Four US states – New Jersey, Alabama, Texas, and Vermont – have said New Jersey-based cryptocurrency platform BlockFi may have violated securities law by offering its interest-bearing accounts within their jurisdictions.
All four states said the cryptocurrency platform did not register its BlockFi Interest Accounts (BIAs) with state regulators and that they may be unregistered securities offerings.
“Our rules are simple: if you sell securities in New Jersey, you need to comply with New Jersey’s securities laws,” Andrew Bruck, the state’s acting attorney-general, said on Tuesday. “No one gets a free pass simply because they’re operating in the fast-evolving cryptocurrency market.”

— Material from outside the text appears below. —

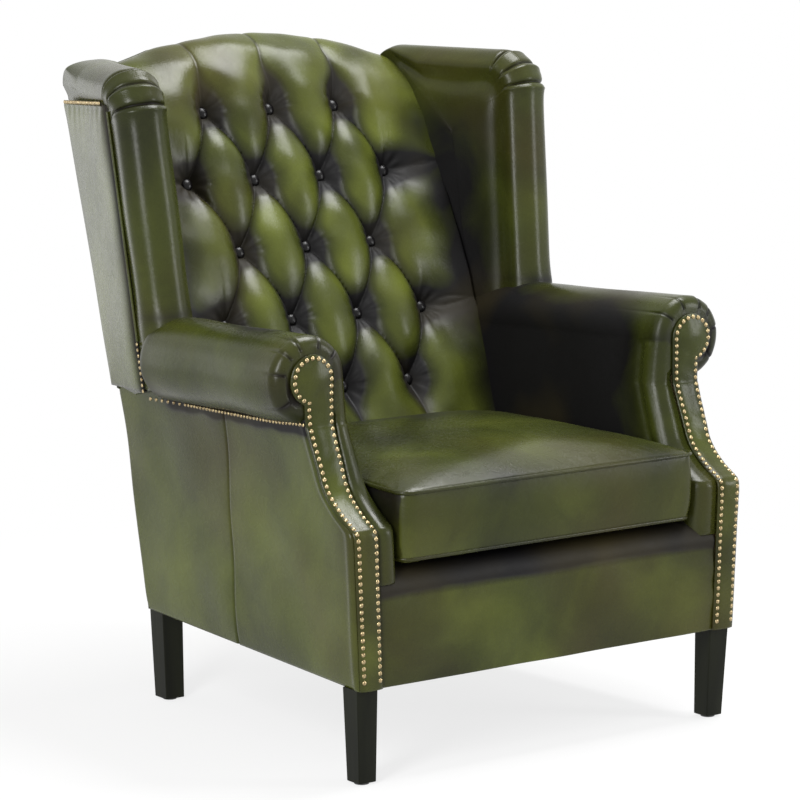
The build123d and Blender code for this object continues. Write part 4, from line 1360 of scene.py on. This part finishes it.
bpy.ops.mesh.primitive_plane_add(size=30)
floor = bpy.context.object
floor.name = "studio_floor"
sweep, tree, shader = material_nodes("white_floor")
shader.inputs["Base Color"].default_value = (0.9, 0.9, 0.9, 1)
shader.inputs["Roughness"].default_value = 0.9
shader.inputs["Specular IOR Level"].default_value = 0.0
glow = add_node(tree, "ShaderNodeEmission", Strength=1.0)
shown = add_node(tree, "ShaderNodeMixShader")
floor_place = add_node(tree, "ShaderNodeTexCoord")
away = add_node(tree, "ShaderNodeVectorMath", operation="LENGTH")
link(tree, (floor_place.outputs["Object"], away.inputs[0]))
whitening = ranged(tree, away.outputs["Value"], (0.6, 1.5), (0.78, 1))
white_share = reckoned(tree, "MULTIPLY", seen_directly(tree), whitening)
link(
    tree,
    (white_share, shown.inputs["Fac"]),
    (shader.outputs["BSDF"], shown.inputs[1]),
    (glow.outputs["Emission"], shown.inputs[2]),
    (shown.outputs["Shader"], tree.nodes["Material Output"].inputs["Surface"]),
)
floor.data.materials.append(sweep)

world = bpy.data.worlds.new("studio")
bpy.context.scene.world = world
world.use_nodes = True
tree = world.node_tree
background = tree.nodes["Background"]
level = ranged(tree, seen_directly(tree), (0, 1), (0.42, 1))
link(tree, (level, background.inputs["Strength"]))
background.inputs["Color"].default_value = (1, 1, 1, 1)

# Lamps. Four soft boxes: a tall one at the left of the camera, a wide one overhead, a weak one on
# the right and a faint one behind, as studio light that leaves long streaks on polished hide.


def soft_box(name, place_at, look_at, width, height, power):
    lamp = bpy.data.lights.new(name, "AREA")
    lamp.shape = "RECTANGLE"
    lamp.size = width
    lamp.size_y = height
    lamp.energy = power
    piece = new_piece(name, lamp)
    piece.location = place_at
    aim = Vector(look_at) - Vector(place_at)
    piece.rotation_euler = aim.to_track_quat("-Z", "Y").to_euler()


soft_box("left_box", (-2.6, -1.6, 1.7), (0, 0, 0.5), 0.7, 1.8, 75)
soft_box("overhead_box", (0.8, -0.1, 2.9), (0, 0, 0.4), 1.5, 1.2, 88)
soft_box("right_box", (2.4, -2.4, 1.3), (0, 0, 0.5), 0.6, 1.6, 35)
soft_box("rear_box", (-1.0, 3.0, 0.6), (-0.2, 0, 0.6), 2.0, 1.6, 11)

# The camera. It stands where the photograph was taken from: to the left of the chair's front, a
# little above its back, with a long lens. Place and turn were fitted to points of the chair.
camera_place = (-3.306, -4.534, 1.411)
yaw = math.radians(36.31)
pitch = math.radians(-9.40)
camera_data = bpy.data.cameras.new("photograph_view")
camera_data.lens = 161.8
camera_data.sensor_width = 36
camera = new_piece("photograph_view", camera_data)
level_aim = Vector((math.sin(yaw), math.cos(yaw), 0)) * math.cos(pitch)
aim = level_aim + Vector((0, 0, math.sin(pitch)))
camera.location = camera_place
camera.rotation_euler = aim.to_track_quat("-Z", "Y").to_euler()
scene = bpy.context.scene
scene.camera = camera
scene.view_settings.view_transform = "Standard"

The regulatory scrutiny at the state level was particularly significant because it came as national authorities in Washington have been working on new rules for cryptocurrencies.
The state regulators said BlockFi offered an “attractive” annual interest rate — of up to 8.6%, according to the Texas filing — in return for deposits of cryptocurrencies such as Bitcoin and Ethereum in its BlockFi Interest Account (BIA). In March, the deposits of the embattled cryptocurrency lender amounted to “the equivalent of $14.7bn”, according to the New Jersey authorities.

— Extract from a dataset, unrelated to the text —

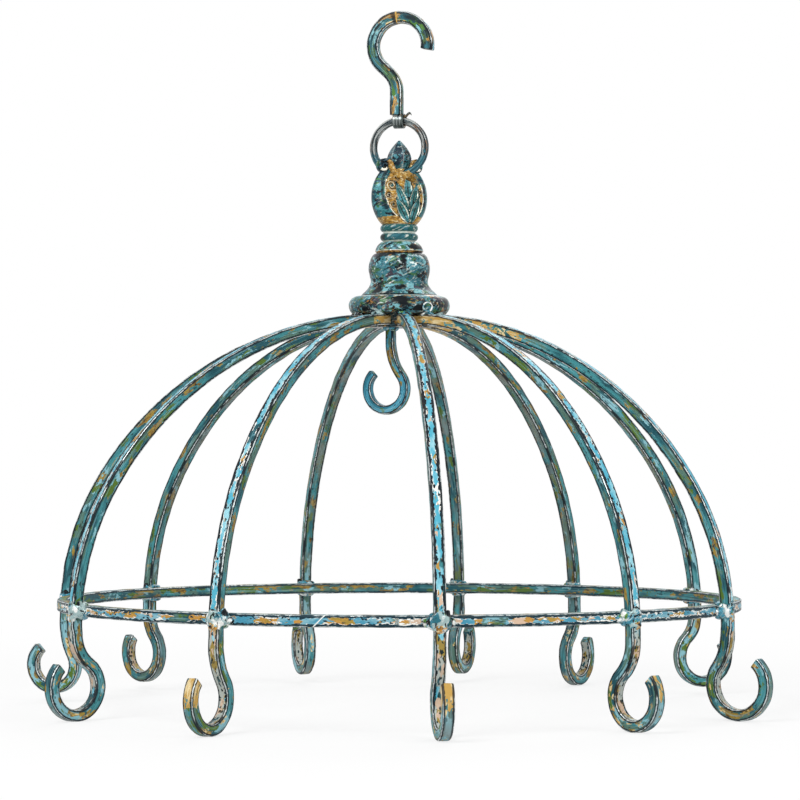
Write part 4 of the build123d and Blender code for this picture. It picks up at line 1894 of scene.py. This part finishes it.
@dataclass
class CentreHook:
    """The small hook under the crown, with the weld that holds it."""

    boss_foot: float
    azimuth: float = 242.0
    offset: float = -4.5
    bar: float = 4.9
    corner: float = 1.0
    bevel: float = 0.3
    seed: float = 1310.0
    station_step: float = 1.1
    straight: float = 8.0
    straight_steps: int = 6
    sink: float = 1.0
    bow_radius: float = 11.4
    bow_offset: float = 2.7
    bow_drop: float = 33.0
    tip_angle: float = 47.0
    weld_azimuths: tuple[int, ...] = (20, 110, 200, 290)
    weld_voxel: float = 0.4

    def build(self) -> None:
        """Builds and dresses the hook and its weld."""
        out, side = outward(self.azimuth), outward(self.azimuth + 90)
        top = Vector((self.offset, 0, 0))
        start, length = self.boss_foot + self.sink, self.straight + self.sink
        stations = [Station(top + up(start - length * k / self.straight_steps), out, side)
                    for k in range(self.straight_steps)]
        hook = HookBend(self.boss_foot - self.straight, self.bow_offset, self.boss_foot - self.bow_drop,
                        self.bow_radius, self.tip_angle)
        stations += stand(hook.points(self.station_step), self.azimuth, top)
        line = taper_end(measure(stations), self.bevel)
        piece = BarStock(self.bar, self.corner).sweep("centre_hook_bar", line, self.seed)
        finish = replace(SMALL_HOOK_PAINT, half=self.bar / 2).material()
        dress(piece, finish, Body.RACK, Slot.SMALL_HOOK, "centre_hook")
        welds = WeldMetal("centre_weld_metal")
        for azimuth in self.weld_azimuths:
            way = outward(azimuth)
            spot = top + way * (self.bar / 2 + 0.4) + up(self.boss_foot - 0.3)
            welds.lump(spot, (way, outward(azimuth + 90), up(1)), (1.7, 2.4, 1.7), azimuth)
        dress(welds.join(self.weld_voxel), WELD_PAINT.material(), Body.RACK, Slot.WELD, "centre_weld")


SMALL_HOOK_PAINT = BarPaint("small_hook_paint", deep="2A7286", teal="4FA2BC", light="9CCFDA",
                            band_level=0.62, ochre_level=0.62, sage_level=0.60)


@dataclass
class Crown:
    """What lies under the hub: the boss, the stud and the welds along the flange."""

    dome: Dome
    hub: BellHub
    weld_voxel: float = 0.5
    drip_azimuth: float = 34.0
    drip_height: float = 3.2
    drip_half_width: float = 2.9
    drip_half_height: float = 2.4
    drip_lumps: int = 18

    def build(self) -> None:
        """Dresses the boss and the stud, and builds the welds at the ribs' backs."""
        for node, slot in (("crown_boss", Slot.CROWN), ("hub_stud", Slot.STUD)):
            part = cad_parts[node]
            part.data.materials.clear()
            part.data.materials.append(CROWN_PAINT.material())
        welds = WeldMetal("crown_weld_metal")
        for number, rib in enumerate(self.dome.ribs, 1):
            axes = (outward(rib.azimuth), outward(rib.azimuth + 90), up(1))
            spot = axes[0] * (self.hub.flange_foot_radius - 0.6) + up(self.dome.crown_height - 0.3)
            welds.lump(spot, axes, (2.2, 4.2, 1.9), number * 23, -0.35)
        self.add_drip(welds)
        dress(welds.join(self.weld_voxel), WELD_PAINT.material(), Body.RACK, Slot.WELD, "crown_welds")

    def add_drip(self, welds: WeldMetal) -> None:
        """Adds the small ring of weld metal that stands out on the flange's edge.

        Args:
            welds: The metal that it joins.
        """
        out, side = outward(self.drip_azimuth), outward(self.drip_azimuth + 90)
        reach = self.hub.flange_core_radius + self.hub.flange_roll
        middle = out * (reach + 0.1) + up(self.dome.crown_height + self.drip_height)
        for k, (_, cos, sin) in enumerate(circle(self.drip_lumps)):
            spot = middle + side * self.drip_half_width * cos + up(self.drip_half_height * sin)
            spot -= out * 0.06 * (spot - middle).length ** 2
            welds.lump(spot, (out, side, up(1)), (0.7, 0.7, 0.7), 300 + k, 0.45)


CROWN_PAINT = CastPaint("crown_paint", grounds=("33525C", "17252C", "4A5B58", "20343C"),
                        spots=(("A77B34", 0.58), ("0E171C", 0.56)), size=3.0)


# Studio


@dataclass(frozen=True)
class Lamp:
    """A square soft lamp that looks at the rack, with its sizes in metres and its power in watts."""

    name: str
    place: tuple[float, float, float]
    size: float
    power: float

    def hang(self, target: Vector) -> None:
        """Hangs the lamp so that it looks at a target.

        Args:
            target: Where it looks, in metres.
        """
        light = bpy.data.lights.new(self.name, "AREA")
        light.size = self.size
        light.energy = self.power
        holder = place_object(self.name, light)
        holder.location = self.place
        holder.rotation_euler = (target - Vector(self.place)).to_track_quat("-Z", "Y").to_euler()


@dataclass
class Studio:
    """The pale floor, the white surround, the lamps and the camera, with sizes in metres."""

    eye: tuple[float, float, float] = (0.0004, -1.674, 0.1391)
    pitch: float = 0.01558
    lens: float = 140.04
    sensor: float = 36.0
    clip: tuple[float, float] = (0.1, 30.0)
    surround_light: float = 0.42
    floor_reach: float = 6.0
    floor_grey: float = 0.8
    floor_glow: float = 0.755
    floor_share: float = 0.22
    floor_fade: tuple[float, float] = (0.30, 0.75)
    lamp_target: tuple[float, float, float] = (0.0, 0.0, 0.15)
    lamps: tuple[Lamp, ...] = (
        Lamp("key_lamp", (-1.0, -1.5, 1.7), 1.0, 33.0),
        Lamp("fill_lamp", (1.5, -1.2, 0.9), 1.2, 14.0),
        Lamp("back_lamp", (0.4, 1.5, 1.5), 1.2, 14.0),
    )

    def surround(self) -> None:
        """Makes the world white where it is seen and a soft light elsewhere."""
        world = bpy.data.worlds.new("surround")
        bpy.context.scene.world = world
        tree = Tree(world)
        levels = {"Value": tree.seen(), "To Min": self.surround_light, "To Max": 1.0}
        strength = tree.add("ShaderNodeMapRange", levels).outputs["Result"]
        background = tree.add("ShaderNodeBackground", {"Color": (1, 1, 1, 1), "Strength": strength})
        tree.add("ShaderNodeOutputWorld", {"Surface": background.outputs[0]})

    def floor(self) -> None:
        """Lays a pale floor that is white to the camera but for the object's soft shadow."""
        shape = bmesh.new()
        reach = self.floor_reach
        corners = ((-reach, -reach), (reach, -reach), (reach, reach), (-reach, reach))
        shape.faces.new([shape.verts.new((x, y, 0)) for x, y in corners])
        floor = finish_mesh("studio_floor", shape)
        tree = Tree(bpy.data.materials.new("studio_floor_paint"))
        plain, faint = ((level, level, level, 1) for level in (self.floor_grey, self.floor_share))
        white = (1, 1, 1, 1)
        lit = tree.add("ShaderNodeBsdfDiffuse", {"Color": plain}).outputs[0]
        shadowed = tree.add("ShaderNodeBsdfDiffuse", {"Color": faint}).outputs[0]
        glow = tree.add("ShaderNodeEmission", {"Color": white, "Strength": self.floor_glow}).outputs[0]
        near = tree.add("ShaderNodeAddShader", {0: shadowed, 1: glow}).outputs[0]
        far = tree.add("ShaderNodeEmission", {"Color": white, "Strength": 1.0}).outputs[0]
        spot = tree.add("ShaderNodeTexCoord", {}).outputs["Object"]
        distance = tree.add("ShaderNodeVectorMath", {0: spot}, operation="LENGTH").outputs["Value"]
        fade = tree.rise(distance, *self.floor_fade)
        shown = tree.add("ShaderNodeMixShader", {0: fade, 1: near, 2: far}).outputs[0]
        surface = tree.add("ShaderNodeMixShader", {0: tree.seen(), 1: lit, 2: shown}).outputs[0]
        tree.add("ShaderNodeOutputMaterial", {"Surface": surface})
        floor.data.materials.append(tree.owner)

    def camera(self) -> None:
        """Sets up the camera at the photograph's viewing angle."""
        camera = bpy.data.cameras.new("photo_camera")
        camera.lens = self.lens
        camera.sensor_width = self.sensor
        camera.clip_start, camera.clip_end = self.clip
        holder = place_object("photo_camera", camera)
        holder.location = self.eye
        holder.rotation_euler = (math.pi / 2 + self.pitch, 0, 0)
        bpy.context.scene.camera = holder

    def build(self) -> None:
        """Sets up the whole studio."""
        self.surround()
        self.floor()
        for lamp in self.lamps:
            lamp.hang(Vector(self.lamp_target))
        self.camera()
        bpy.context.scene.view_settings.view_transform = "Standard"


def main() -> None:
    """Builds every piece in its order."""
    logging.basicConfig(level=logging.INFO, format="%(name)s: %(message)s")
    Studio().build()
    dome = Dome()
    dome.build()
    hub = BellHub(dome.crown_height)
    hub.build()
    Crown(dome, hub).build()
    finial = Finial(dome.crown_height + hub.height)
    finial.build()
    ring = LinkRing(finial.foot + finial.eye_height)
    ring.build()
    HangerHook(ring.top).build()
    CentreHook(dome.boss_foot).build()


if __name__ == "__main__":
    main()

BIA allows clients to deposit their cryptocurrencies and earn interest, depending on how much and which types of assets are deposited.
In response, BlockFi CEO Zac Prince stated on Twitter its interest-bearing account “is not a security” and believed it was “lawful and appropriate for crypto market participants,” and added: “We remain steadfast in our commitment to fight for consumers’ rights to earn interest on their crypto assets.”
Later, according to BlockFi’s website, securities regulators in Vermont have issued an order on the matter. What that order said is not yet known.
As reported before, the world’s largest crypto exchange Binance faced regulatory scrutiny in a number of countries, including the Cayman Islands, Japan, Thailand, the U.K., and the U.S.